→ WRITTEN INSTRUCTION:
Each line below should be quoted exactly, please.

→ INFORMATION SUPPLIED:
****************

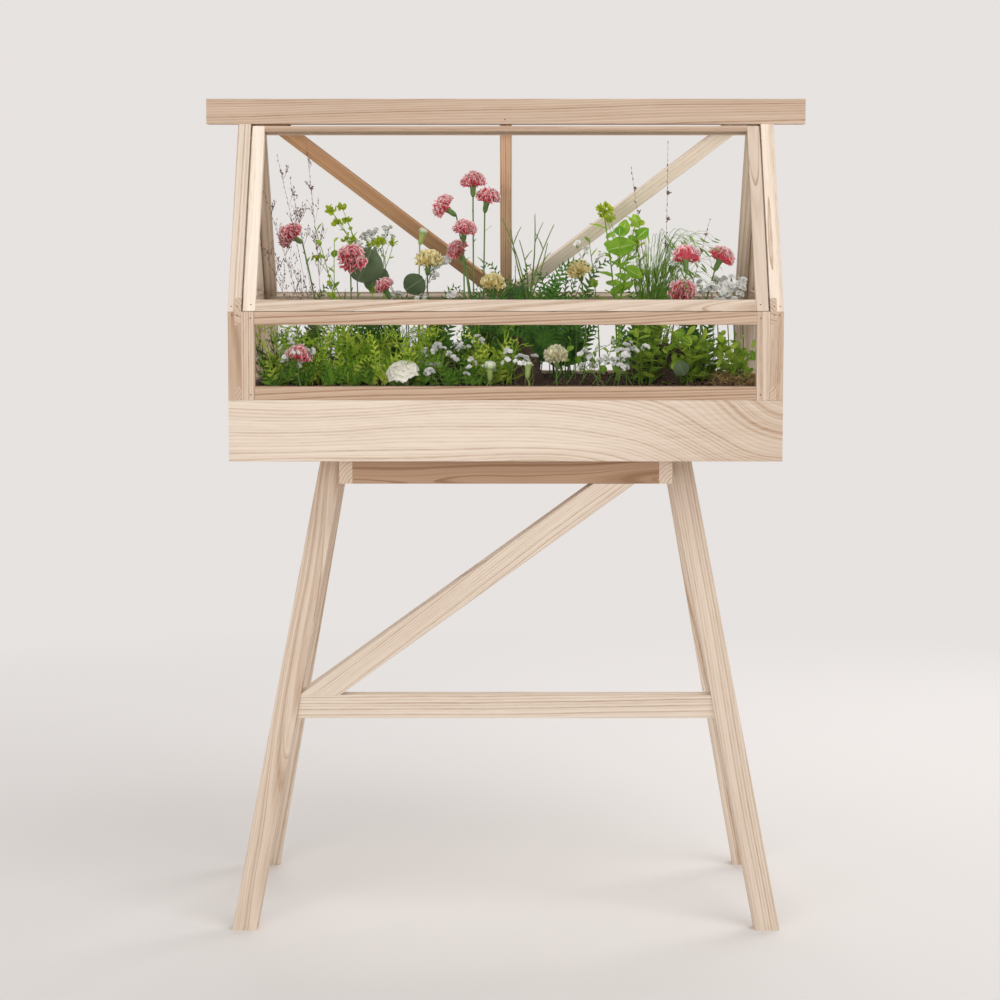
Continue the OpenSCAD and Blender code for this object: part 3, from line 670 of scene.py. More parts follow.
size = calc(tree, "MULTIPLY", calc(tree, "MULTIPLY", varied(tree, inner, 7, 1.0), taper), inner["Leaf Size"])
joined = add(tree, "GeometryNodeJoinGeometry")
for part in (repeat(tree, spots.outputs["Points"], piece_of(tree, inner["Leaf"]), rotation, size), tube):
    tree.links.new(part, joined.inputs[0])
close_growth(tree, joined.outputs[0], inner, result)


def stems(name, lines):
    """Polylines of (x, y, z, girth) in metres, as a mesh of edges."""
    vertices, edges = [], []
    for line in lines:
        edges += [(len(vertices) + i, len(vertices) + i + 1) for i in range(len(line) - 1)]
        vertices += line
    made = put_mesh(name, [v[:3] for v in vertices], edges=edges)
    store(made, "girth", [v[3] for v in vertices])
    return made


def bend(start, end, sag, girth, tip_girth, steps=7):
    """A stem from start to end that bows by the vector sag at its middle."""
    a, b, s = Vector(start), Vector(end), Vector(sag)
    line = []
    for i in range(steps + 1):
        t = i / steps
        line.append((*(a.lerp(b, t) + s * math.sin(math.pi * t)), girth + (tip_girth - girth) * t))
    return line


# Carnations
# Cut carnations on knuckled stems: a green calyx holds about thirty frilled
# petals, deep pink with pale rims, soft yellow or cream.
blooms, inner, result = open_group("petals round a bloom", [
    ("Blooms", "Geometry"), ("Petal", "Object"), ("Petals", "Int", 40), ("Inner Lean", "Float", 0.1),
    ("Outer Lean", "Float", 1.3), ("Inner Size", "Float", 0.7), ("Unevenness", "Float", 0.12), ("Seed", "Int", 1),
    ("Finish", "Material")])
tree = blooms
GOLDEN_TURN = math.radians(137.5)
bloom_points = add(tree, "GeometryNodeMeshToPoints", {"Mesh": inner["Blooms"]}).outputs[0]
count = add(tree, "GeometryNodePoints", {"Count": inner["Petals"]}).outputs[0]
index = add(tree, "GeometryNodeInputIndex").outputs[0]
share = calc(tree, "DIVIDE", index, inner["Petals"])
round_turn = varied(tree, inner, 3, calc(tree, "MULTIPLY", index, GOLDEN_TURN))
spiral = add(tree, "FunctionNodeAxisAngleToRotation", {"Axis": (0, 0, 1), "Angle": round_turn}).outputs[0]
opening = varied(tree, inner, 5, ranged(tree, share, low=inner["Inner Lean"], high=inner["Outer Lean"]))
size = calc(tree, "MULTIPLY", ranged(tree, share, low=inner["Inner Size"]), varied(tree, inner, 7, 1.0))
bloom = repeat(tree, count, piece_of(tree, inner["Petal"]), turned(tree, spiral, (1, 0, 0), opening), size)
bloom = add(tree, "GeometryNodeRealizeInstances", {"Geometry": bloom}).outputs[0]
aim = turned(tree, faced(tree), (0, 0, 1), calc(tree, "MULTIPLY", uneven(tree, inner, 9), math.pi))
close_growth(tree, repeat(tree, bloom_points, bloom, aim, named(tree, "size")), inner, result)


def frilled(u, v):
    """A carnation's petal: a narrow claw that opens into a fan with a toothed, rippled rim."""
    width = 0.06 + 0.50 * v ** 1.5
    teeth = 0.07 * math.cos(8 * math.pi * u) * max(0.0, v - 0.75) * 4
    ripple = 0.17 * v ** 3 * math.sin(3.4 * math.pi * u + 1.0) + 0.06 * v ** 4 * math.sin(11 * u)
    length = v * (1.0 - 0.20 * u * u * v) + teeth
    return (u * width, 0.10 * v ** 3 + ripple, length * (1 - 0.06 * v * v))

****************

→ RESULT FOR THIS TASK:
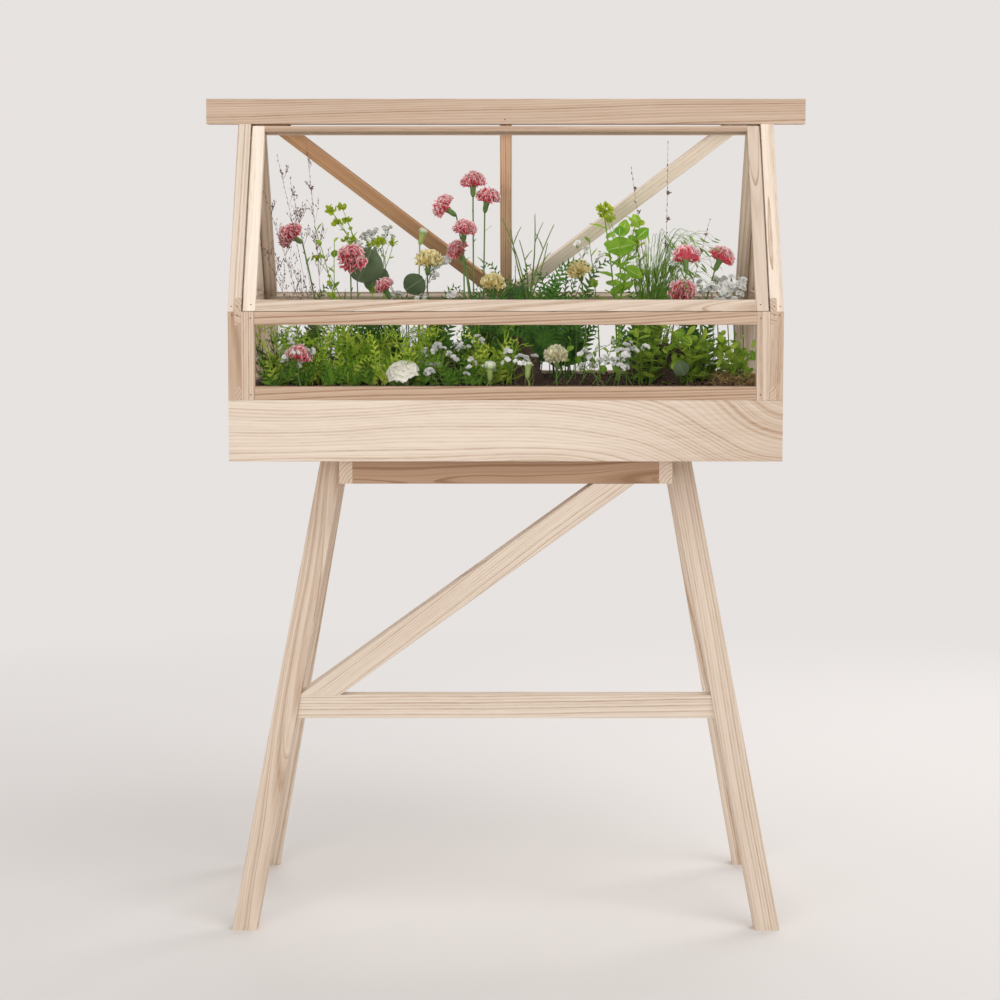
Continue the OpenSCAD and Blender code for this object: part 3, from line 670 of scene.py. More parts follow.
size = calc(tree, "MULTIPLY", calc(tree, "MULTIPLY", varied(tree, inner, 7, 1.0), taper), inner["Leaf Size"])
joined = add(tree, "GeometryNodeJoinGeometry")
for part in (repeat(tree, spots.outputs["Points"], piece_of(tree, inner["Leaf"]), rotation, size), tube):
    tree.links.new(part, joined.inputs[0])
close_growth(tree, joined.outputs[0], inner, result)


def stems(name, lines):
    """Polylines of (x, y, z, girth) in metres, as a mesh of edges."""
    vertices, edges = [], []
    for line in lines:
        edges += [(len(vertices) + i, len(vertices) + i + 1) for i in range(len(line) - 1)]
        vertices += line
    made = put_mesh(name, [v[:3] for v in vertices], edges=edges)
    store(made, "girth", [v[3] for v in vertices])
    return made


def bend(start, end, sag, girth, tip_girth, steps=7):
    """A stem from start to end that bows by the vector sag at its middle."""
    a, b, s = Vector(start), Vector(end), Vector(sag)
    line = []
    for i in range(steps + 1):
        t = i / steps
        line.append((*(a.lerp(b, t) + s * math.sin(math.pi * t)), girth + (tip_girth - girth) * t))
    return line


# Carnations
# Cut carnations on knuckled stems: a green calyx holds about thirty frilled
# petals, deep pink with pale rims, soft yellow or cream.
blooms, inner, result = open_group("petals round a bloom", [
    ("Blooms", "Geometry"), ("Petal", "Object"), ("Petals", "Int", 40), ("Inner Lean", "Float", 0.1),
    ("Outer Lean", "Float", 1.3), ("Inner Size", "Float", 0.7), ("Unevenness", "Float", 0.12), ("Seed", "Int", 1),
    ("Finish", "Material")])
tree = blooms
GOLDEN_TURN = math.radians(137.5)
bloom_points = add(tree, "GeometryNodeMeshToPoints", {"Mesh": inner["Blooms"]}).outputs[0]
count = add(tree, "GeometryNodePoints", {"Count": inner["Petals"]}).outputs[0]
index = add(tree, "GeometryNodeInputIndex").outputs[0]
share = calc(tree, "DIVIDE", index, inner["Petals"])
round_turn = varied(tree, inner, 3, calc(tree, "MULTIPLY", index, GOLDEN_TURN))
spiral = add(tree, "FunctionNodeAxisAngleToRotation", {"Axis": (0, 0, 1), "Angle": round_turn}).outputs[0]
opening = varied(tree, inner, 5, ranged(tree, share, low=inner["Inner Lean"], high=inner["Outer Lean"]))
size = calc(tree, "MULTIPLY", ranged(tree, share, low=inner["Inner Size"]), varied(tree, inner, 7, 1.0))
bloom = repeat(tree, count, piece_of(tree, inner["Petal"]), turned(tree, spiral, (1, 0, 0), opening), size)
bloom = add(tree, "GeometryNodeRealizeInstances", {"Geometry": bloom}).outputs[0]
aim = turned(tree, faced(tree), (0, 0, 1), calc(tree, "MULTIPLY", uneven(tree, inner, 9), math.pi))
close_growth(tree, repeat(tree, bloom_points, bloom, aim, named(tree, "size")), inner, result)


def frilled(u, v):
    """A carnation's petal: a narrow claw that opens into a fan with a toothed, rippled rim."""
    width = 0.06 + 0.50 * v ** 1.5
    teeth = 0.07 * math.cos(8 * math.pi * u) * max(0.0, v - 0.75) * 4
    ripple = 0.17 * v ** 3 * math.sin(3.4 * math.pi * u + 1.0) + 0.06 * v ** 4 * math.sin(11 * u)
    length = v * (1.0 - 0.20 * u * u * v) + teeth
    return (u * width, 0.10 * v ** 3 + ripple, length * (1 - 0.06 * v * v))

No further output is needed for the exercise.